15. The non-transitory machine-readable storage medium of claim 14, further comprising instructions for sending a request to a cloud service provider for a service credit.

16. The non-transitory machine-readable storage medium of claim 14, further comprising improving performance of an application hosted by the cloud-network based on the detected deficiency.

17. The non-transitory machine-readable storage medium of claim 16 wherein improving performance comprises one of allocating additional virtual resource capacity, migrating a virtual machine to a different host, and terminating a poorly performing virtual machine instance.

18. The non-transitory machine-readable storage medium of claim 14, further comprising: instructions for storing the mean latency and variance for a measurement window.

19. The non-transitory machine-readable storage medium of claim 14, wherein the latency is one of: application service latency, scheduling latency, disk input/output latency, network latency, clock event jitter latency, and virtual machine allocation latency.

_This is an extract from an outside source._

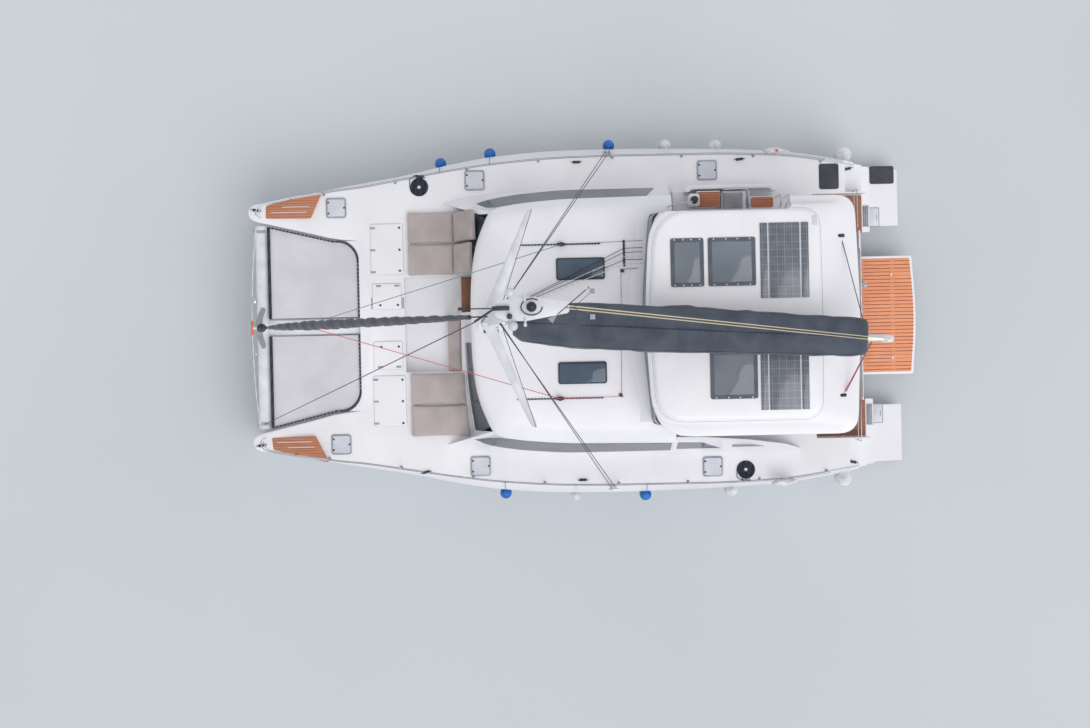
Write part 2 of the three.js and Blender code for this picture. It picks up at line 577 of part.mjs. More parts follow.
// Main stays: two wires each side from the chainplate to the mast
const CHAINPLATE = { x: -620, y: 3800, z: 1640 };
const WIRE = 8;
for (const [name, side] of SIDES) {
  const foot = [CHAINPLATE.x, side * CHAINPLATE.y, CHAINPLATE.z + 60];
  const plate = sideBox(side, CHAINPLATE.x - 60, CHAINPLATE.x + 60, CHAINPLATE.y - 22, CHAINPLATE.y + 22,
    CHAINPLATE.z, CHAINPLATE.z + 110);
  const wires = [HOUNDS, HOUNDS - 900].map((z, i) =>
    bar([foot[0] + (i ? 30 : -30), foot[1], foot[2]], [mastX(z), side * (106 + WIRE), z], WIRE, WIRE, 6));
  part(`${name}_shrouds`, plate.add(wires[0]).add(wires[1]), steel);
}

// Forestay with the furled headsail and its drum
// Sections along the stay. Each row: share of its length, radius.
const FURL_SECTIONS = [[0, 95], [0.006, 95], [0.008, 30], [0.03, 30], [0.05, 80], [0.3, 100], [0.6, 80], [0.93, 45],
  [0.95, 14], [1, 14]];
const STAY_FOOT = [BEAM_X, 0, 2175];
const STAY_HEAD = [mastX(HOUNDS) + 196, 0, HOUNDS];
function furledHeadsail() {
  const profile = FURL_SECTIONS.map(([share, radius]) => new THREE.Vector2(radius, share));
  const start = new THREE.Vector3(...STAY_FOOT);
  const run = new THREE.Vector3(...STAY_HEAD).sub(start);
  const outline = [new THREE.Vector2(0, 0), ...profile, new THREE.Vector2(0, 1)]
    .map((p) => new THREE.Vector2(p.x, p.y * run.length()));
  const sail = new THREE.LatheGeometry(outline, 10);
  sail.applyQuaternion(new THREE.Quaternion().setFromUnitVectors(new THREE.Vector3(0, 1, 0), run.clone().normalize()));
  sail.translate(...STAY_FOOT);
  return solid(sail);
}
part('furled_headsail', furledHeadsail(), canvas);

// Saildrives and propellers
const DRIVE = { x: -5050, y: 2930, z: -920, radius: 75 };
const PROP = { x: DRIVE.x - 330, radius: 230, hub: 58 };
const LEG_FRONT = 190;
// Blade sections. Each row: radius, half chord, thickness.
const BLADE_SECTIONS = [[20, 40, 15], [120, 75, 8], [PROP.radius, 22, 4]];
const propellerBlade = () => skin(BLADE_SECTIONS.map(([radius, half, thick]) => [
  [-half / 2, half, radius], [thick - half / 2, half, radius],
  [half / 2 + thick, -half, radius], [half / 2, -half, radius],
]), 'z');
const turnedAboutX = (body, angle) => solid(geometryOf(body).rotateX(THREE.MathUtils.degToRad(angle)));
for (const [name, side] of SIDES) {
  const y = side * DRIVE.y;
  const leg = upright(foil(DRIVE.x + LEG_FRONT, DRIVE.x - 130, 55, y), DRIVE.z, -250).subtract(hull(side, GAP));
  const pod = bar([DRIVE.x - 260, y, DRIVE.z], [DRIVE.x + 240, y, DRIVE.z], DRIVE.radius, 30, 12);
  part(`${name}_saildrive`, leg.add(pod), aluminium);
  let prop = bar([-60, 0, 0], [60, 0, 0], 35, PROP.hub, 12);
  for (const angle of [90, 210, 330]) prop = prop.add(turnedAboutX(propellerBlade(), angle));
  part(`${name}_propeller`, prop, bronze).position.set(PROP.x, y, DRIVE.z);
}

// Rudders. Each row: height, leading edge, trailing edge, half thickness.
const BLADE_TIERS = [[-330, -6050, -6540, 34], [-1330, -6090, -6420, 20]];
for (const [name, side] of SIDES) {
  const blade = skin(BLADE_TIERS.map(([z, front, back, half]) =>
    foil(front, back, half, side * RUDDER_Y).map(([x, y]) => [x, y, z])), 'z');
  const stock = bar([RUDDER_X, side * RUDDER_Y, -380], [RUDDER_X, side * RUDDER_Y, 20], STOCK_RADIUS, STOCK_RADIUS, 12);
  part(`${name}_rudder`, blade.add(stock), antifouling);
}

// Lids, each on a recess of its own
for (const [name, side] of SIDES) {
  for (const [place, x, y] of DECK_HATCHES) {
    const half = HATCH_SIZE / 2;
    const lid = upright(roundedOutline(-half, half, -half, half, 60), 0, HATCH_THICKNESS);
    part(`${name}_${place}_hatch`, lid, acrylic).position.set(x, side * y, DECK + GAP);
  }
}
for (const [name, side] of SIDES) {
  const { x0, x1, y0, y1, thickness } = ROOF_HATCH;
  const outline = mirrored(roundedOutline(x0, x1, y0, y1, 50), side);
  part(`${name}_roof_hatch`, upright(outline, ROOF_TOP + GAP, ROOF_TOP + GAP + thickness), tinted);
}
const SKYLIGHT_THICKNESS = 30;
for (const [name, x0, x1, y0, y1] of SKYLIGHTS) {
  part(`${name}_skylight`, upright(roundedOutline(x0, x1, y0, y1, 30, 2), HARDTOP_TOP + GAP,
    HARDTOP_TOP + GAP + SKYLIGHT_THICKNESS), tinted);
}
for (const [name, x0, x1, y0, y1] of LOCKER_LIDS) {
  part(`${name}_locker_lid`, upright(roundedOutline(x0, x1, y0, y1, 50, 2), DECK + GAP, DECK + GAP + LID_THICKNESS), gelcoat);
}

// Doors
part('forward_door', box(DOOR.x - DOOR.thickness, DOOR.x, DOOR.y0, DOOR.y1, DOOR.z0, DOOR.z1), tinted);
const SLIDING_DOOR = { x0: -2010, x1: -1972, y0: -270, y1: 730, z0: SOLE + 8, z1: 3000 };
part('saloon_door', box(SLIDING_DOOR.x0, SLIDING_DOOR.x1, SLIDING_DOOR.y0, SLIDING_DOOR.y1,
  SLIDING_DOOR.z0, SLIDING_DOOR.z1), tinted);

// Gooseneck, boom and sail bag, in one group that is turned to port
const boomGroup = new THREE.Group();
boomGroup.position.set(BOOM_PIVOT_X, 0, BOOM_Z);
boomGroup.rotation.z = -THREE.MathUtils.degToRad(BOOM_ANGLE);
boat.add(boomGroup);

const TOGGLE = { front: 42, back: -130, half: 38, height: 60 };
part('gooseneck', box(TOGGLE.back, TOGGLE.front, -TOGGLE.half, TOGGLE.half, -TOGGLE.height, TOGGLE.height),
  steel, boomGroup);

const BOOM_LENGTH = (BOOM_PIVOT_X - BOOM_END) / Math.cos(THREE.MathUtils.degToRad(BOOM_ANGLE));
const BOOM = { front: -170, half: 80, under: -170, top: 160 };
function boom() {
  let body = box(-BOOM_LENGTH, BOOM.front, -BOOM.half, BOOM.half, BOOM.under, BOOM.top);
  for (const side of [1, -1]) {
    body = body.add(sideBox(side, BOOM.front - 40, -60, TOGGLE.half + 6, TOGGLE.half + 30, -50, 50));
  }
  return body;
}
part('boom', boom(), aluminium, boomGroup);

// Sail bag sections. Each row: distance aft of the gooseneck, half width, height above the boom.
const BAG_SECTIONS = [[200, 300, 300], [420, 430, 560], [1500, 450, 640], [4000, 440, 560], [7380, 370, 400], [7460, 330, 320]];
const bagRing = ([distance, half, height]) => [
  [-half * 0.35, 0], [-half * 0.85, height * 0.12], [-half, height * 0.5], [-half * 0.8, height * 0.85],
  [-half * 0.3, height], [half * 0.3, height], [half * 0.8, height * 0.85], [half, height * 0.5],
  [half * 0.85, height * 0.12], [half * 0.35, 0],
].map(([y, z]) => [-distance, y, BOOM.top + GAP + z]);
part('sail_bag', skin(BAG_SECTIONS.map(bagRing), 'x'), canvas, boomGroup);

// Swim platform, carried on the transom's lift rails
const PLATFORM = { front: -6445, back: -7650, bow: 100, half: 1360, under: 500, top: 580 };
const CARRIAGE = { half: 50, top: 1250, front: -6438, back: -6500 };
const platformAft = Array.from({ length: 7 }, (_, i) => {
  const y = PLATFORM.half * (1 - i / 3);
  return [PLATFORM.back - PLATFORM.bow * (1 - (y / PLATFORM.half) ** 2), y];
});
function swimPlatform() {
  let body = upright([[PLATFORM.front, -PLATFORM.half], [PLATFORM.front, PLATFORM.half], ...platformAft],
    PLATFORM.under, PLATFORM.top);
  for (const side of [1, -1]) {
    body = body.add(sideBox(side, CARRIAGE.back, CARRIAGE.front, RAIL_Y - CARRIAGE.half, RAIL_Y + CARRIAGE.half,
      PLATFORM.under, CARRIAGE.top));
  }
  return body;
}
part('swim_platform', swimPlatform(), teak);

export default boat;
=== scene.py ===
import bisect
import bpy
import bmesh
import random
from math import cos, pi, radians, sin
from mathutils import Matrix, Vector
from mathutils.bvhtree import BVHTree


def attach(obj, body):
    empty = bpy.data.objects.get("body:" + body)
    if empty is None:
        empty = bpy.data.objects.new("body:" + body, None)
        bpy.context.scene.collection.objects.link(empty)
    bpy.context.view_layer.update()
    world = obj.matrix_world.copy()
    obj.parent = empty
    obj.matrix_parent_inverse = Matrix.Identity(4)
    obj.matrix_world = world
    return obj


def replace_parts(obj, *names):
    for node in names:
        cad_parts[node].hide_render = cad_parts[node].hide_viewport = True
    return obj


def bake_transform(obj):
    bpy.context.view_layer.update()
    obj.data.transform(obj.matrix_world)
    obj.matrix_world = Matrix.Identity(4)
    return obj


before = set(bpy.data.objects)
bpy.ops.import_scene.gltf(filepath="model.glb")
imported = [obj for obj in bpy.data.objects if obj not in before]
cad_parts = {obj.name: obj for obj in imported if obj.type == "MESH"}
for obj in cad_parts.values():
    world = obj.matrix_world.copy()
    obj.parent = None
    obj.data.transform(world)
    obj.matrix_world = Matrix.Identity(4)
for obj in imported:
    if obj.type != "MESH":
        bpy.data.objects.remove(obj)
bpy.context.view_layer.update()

SIDES = (("port", 1), ("starboard", -1))
SIDE_NAME = {side: name for name, side in SIDES}

# Camera: above the boat, with the bows to the left, on a 36 mm wide sensor
CAMERA_AT = (1.0556, 0.2788, 45.0)
LENS = 63.70
ROLL, TILT_X, TILT_Y = 0.0215, 0.0152, -0.0052


def set_camera():
    right, up, back = Vector((-1, 0, 0)), Vector((0, -1, 0)), Vector((0, 0, 1))
    c, s = cos(ROLL), sin(ROLL)
    right, up = c * right - s * up, s * right + c * up
    c, s = cos(TILT_X), sin(TILT_X)
    up, back = c * up - s * back, s * up + c * back
    c, s = cos(TILT_Y), sin(TILT_Y)
    right, back = c * right - s * back, s * right + c * back
    data = bpy.data.cameras.new("camera")
    data.lens = LENS
    data.clip_end = 400
    camera = bpy.data.objects.new("camera", data)
    bpy.context.scene.collection.objects.link(camera)
    axes = Matrix((right, up, back)).transposed().to_4x4()
    camera.matrix_world = Matrix.Translation(CAMERA_AT) @ axes
    bpy.context.scene.camera = camera


set_camera()


# Materials
def linear(code):
    parts = [int(code[i:i + 2], 16) / 255 for i in (1, 3, 5)]
    return [c / 12.92 if c <= 0.04045 else ((c + 0.055) / 1.055) ** 2.4 for c in parts] + [1.0]


def add(tree, kind, inputs, **settings):
    """Adds a node, sets its attributes, and sets or links its inputs."""
    node = tree.nodes.new("ShaderNode" + kind)
    for key, value in settings.items():
        setattr(node, key, value)
    for key, value in inputs.items():
        if isinstance(value, bpy.types.NodeSocket):
            tree.links.new(value, node.inputs[key])
        else:
            node.inputs[key].default_value = value
    return node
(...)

20. An apparatus for evaluating service latency performance in a cloud-network comprising:

a data storage; and

a processor communicatively connected to the data storage, the processor being configured to:

determine a latency of a plurality of service requests in a cloud-network;

determine a mean latency;

determine a variance of the plurality of service requests;

compare the mean latency to a first threshold;

compare the variance to a second threshold;

determine that the cloud-network is deficient based on the mean latency exceeding the first threshold or the variance exceeding the second threshold.